Monday, Apr. 15, 1935
Crusade Against Death
International
High among the luxuries Britain can now enjoy are Mrs. Violet Van der Elst and her anti-capital punishment crusade. This irrepressible lady inherited from her Belgian husband a profitable shaving cream business (Shavex). Fiftyish, she heads three corporations, is a director of twelve. She claims that she sleeps on two hours a night, is never tired. In her swank Kensington home she fondles a fine collection of Oriental objets d'art, hole spiritualist meetings, makes phonograph records of them. Lately she has been untiring in behalf of one Leonard Albert Brigstock, onetime petty officer in His Majesty's Navy, sentenced to hang for slitting the throat of Chief Petty Office Deggan on the gunnery training ship Marshal Soult. Crusader Van der Elst assembled 65,000 signatures to a petition for a reprieve; offered to hire a brain surgeon to prove that Brigstock was insane. Nonetheless the trap was due to drop under Brigstock at 9 a. m. one day last week in South London's Wandsworth Prison.

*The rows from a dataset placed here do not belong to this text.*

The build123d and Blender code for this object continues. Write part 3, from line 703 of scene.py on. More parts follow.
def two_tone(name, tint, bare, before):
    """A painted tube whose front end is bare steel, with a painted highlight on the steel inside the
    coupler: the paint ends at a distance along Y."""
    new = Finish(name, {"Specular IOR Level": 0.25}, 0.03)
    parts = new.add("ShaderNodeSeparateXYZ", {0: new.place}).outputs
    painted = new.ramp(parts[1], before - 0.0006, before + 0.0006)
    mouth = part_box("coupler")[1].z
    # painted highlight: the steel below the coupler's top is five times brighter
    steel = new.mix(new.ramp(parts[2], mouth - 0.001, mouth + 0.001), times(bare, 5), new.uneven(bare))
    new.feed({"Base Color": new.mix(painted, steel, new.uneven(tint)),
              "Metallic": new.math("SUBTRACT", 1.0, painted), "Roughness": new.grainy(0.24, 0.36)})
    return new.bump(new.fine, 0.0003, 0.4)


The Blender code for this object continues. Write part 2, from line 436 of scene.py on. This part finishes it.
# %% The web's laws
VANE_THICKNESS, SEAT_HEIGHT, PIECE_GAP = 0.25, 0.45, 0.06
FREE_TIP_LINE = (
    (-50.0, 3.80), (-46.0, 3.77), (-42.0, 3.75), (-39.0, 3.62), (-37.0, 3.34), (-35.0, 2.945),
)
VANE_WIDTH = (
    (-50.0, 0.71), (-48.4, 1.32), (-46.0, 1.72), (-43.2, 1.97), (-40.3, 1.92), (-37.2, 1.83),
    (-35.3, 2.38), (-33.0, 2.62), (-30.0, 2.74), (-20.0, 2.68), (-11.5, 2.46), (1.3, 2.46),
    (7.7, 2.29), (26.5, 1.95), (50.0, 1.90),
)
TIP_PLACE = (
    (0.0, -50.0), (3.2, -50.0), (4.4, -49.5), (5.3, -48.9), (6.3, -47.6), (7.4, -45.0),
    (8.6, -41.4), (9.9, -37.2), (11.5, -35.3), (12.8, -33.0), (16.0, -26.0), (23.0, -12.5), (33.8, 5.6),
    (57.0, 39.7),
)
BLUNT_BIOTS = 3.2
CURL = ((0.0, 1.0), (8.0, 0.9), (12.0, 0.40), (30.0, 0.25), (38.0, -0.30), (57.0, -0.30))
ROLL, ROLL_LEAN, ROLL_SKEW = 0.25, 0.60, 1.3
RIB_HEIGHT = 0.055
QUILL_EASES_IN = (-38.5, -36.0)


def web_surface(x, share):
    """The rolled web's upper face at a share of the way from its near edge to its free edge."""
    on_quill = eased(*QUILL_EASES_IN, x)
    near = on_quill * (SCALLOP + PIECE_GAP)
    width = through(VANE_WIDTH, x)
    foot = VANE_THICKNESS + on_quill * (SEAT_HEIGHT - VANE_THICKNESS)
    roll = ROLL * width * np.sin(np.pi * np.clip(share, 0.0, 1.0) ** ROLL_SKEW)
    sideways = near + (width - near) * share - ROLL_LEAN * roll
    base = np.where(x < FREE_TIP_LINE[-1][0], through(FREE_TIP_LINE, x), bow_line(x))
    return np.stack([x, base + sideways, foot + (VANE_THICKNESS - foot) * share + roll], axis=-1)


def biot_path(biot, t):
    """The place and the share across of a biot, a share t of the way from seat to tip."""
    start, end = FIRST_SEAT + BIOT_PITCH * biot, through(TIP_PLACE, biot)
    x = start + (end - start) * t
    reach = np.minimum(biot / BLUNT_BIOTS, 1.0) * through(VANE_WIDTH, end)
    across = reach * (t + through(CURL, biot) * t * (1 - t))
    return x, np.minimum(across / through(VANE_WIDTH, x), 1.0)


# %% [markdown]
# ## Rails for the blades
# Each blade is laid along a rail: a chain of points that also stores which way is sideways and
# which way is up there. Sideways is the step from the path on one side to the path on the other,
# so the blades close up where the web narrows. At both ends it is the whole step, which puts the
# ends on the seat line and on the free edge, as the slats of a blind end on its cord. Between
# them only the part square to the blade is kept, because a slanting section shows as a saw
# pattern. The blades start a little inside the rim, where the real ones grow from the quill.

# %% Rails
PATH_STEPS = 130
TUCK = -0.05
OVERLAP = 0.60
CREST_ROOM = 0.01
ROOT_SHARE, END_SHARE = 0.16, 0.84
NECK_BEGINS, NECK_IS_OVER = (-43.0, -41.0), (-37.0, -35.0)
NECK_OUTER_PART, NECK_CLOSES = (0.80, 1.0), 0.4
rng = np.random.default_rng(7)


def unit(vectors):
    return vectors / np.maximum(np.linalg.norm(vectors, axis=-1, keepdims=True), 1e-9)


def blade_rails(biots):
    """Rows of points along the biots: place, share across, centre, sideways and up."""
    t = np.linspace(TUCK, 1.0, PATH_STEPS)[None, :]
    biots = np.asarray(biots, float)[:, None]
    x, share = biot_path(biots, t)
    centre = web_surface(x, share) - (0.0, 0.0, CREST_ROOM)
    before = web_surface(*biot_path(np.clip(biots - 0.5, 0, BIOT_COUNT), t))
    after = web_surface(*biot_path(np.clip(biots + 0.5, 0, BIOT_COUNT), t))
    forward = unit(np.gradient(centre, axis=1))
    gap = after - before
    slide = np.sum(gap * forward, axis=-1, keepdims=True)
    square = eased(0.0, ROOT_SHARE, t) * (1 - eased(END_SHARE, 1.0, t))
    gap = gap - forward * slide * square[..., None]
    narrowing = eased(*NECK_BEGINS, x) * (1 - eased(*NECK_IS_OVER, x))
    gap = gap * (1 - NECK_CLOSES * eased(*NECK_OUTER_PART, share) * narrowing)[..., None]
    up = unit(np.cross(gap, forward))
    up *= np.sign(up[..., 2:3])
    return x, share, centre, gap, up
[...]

Shortly before 9 o'clock Mrs. Van de Elst went sweeping up to the prison gate in a cream-colored limousine, shouting through a loudspeaker: "They are hanging an innocent man. We have last-minute evidence to prove it." Three loudspeaker vans were already driving back & forth blaring out "Abide With Me". A mob of 50 sandwich men paraded with signs. Mrs. Van der Elst's supreme inspiration, three airplanes zoomed above the prison, trailing banners, "Stop the Death Sentence." Promptly at 9 o'clock, the trap dropped under Murderer Brigstock. "Gentlemen remove your hats," Cried Mrs. Van der Elst, falling on her knees. Later she said: "I pay -L-12,000 ($60,000) income tax and I have a right to be heard by the Government. I am going to protest against every execution in England from now on. ... The Government dare not arrest me."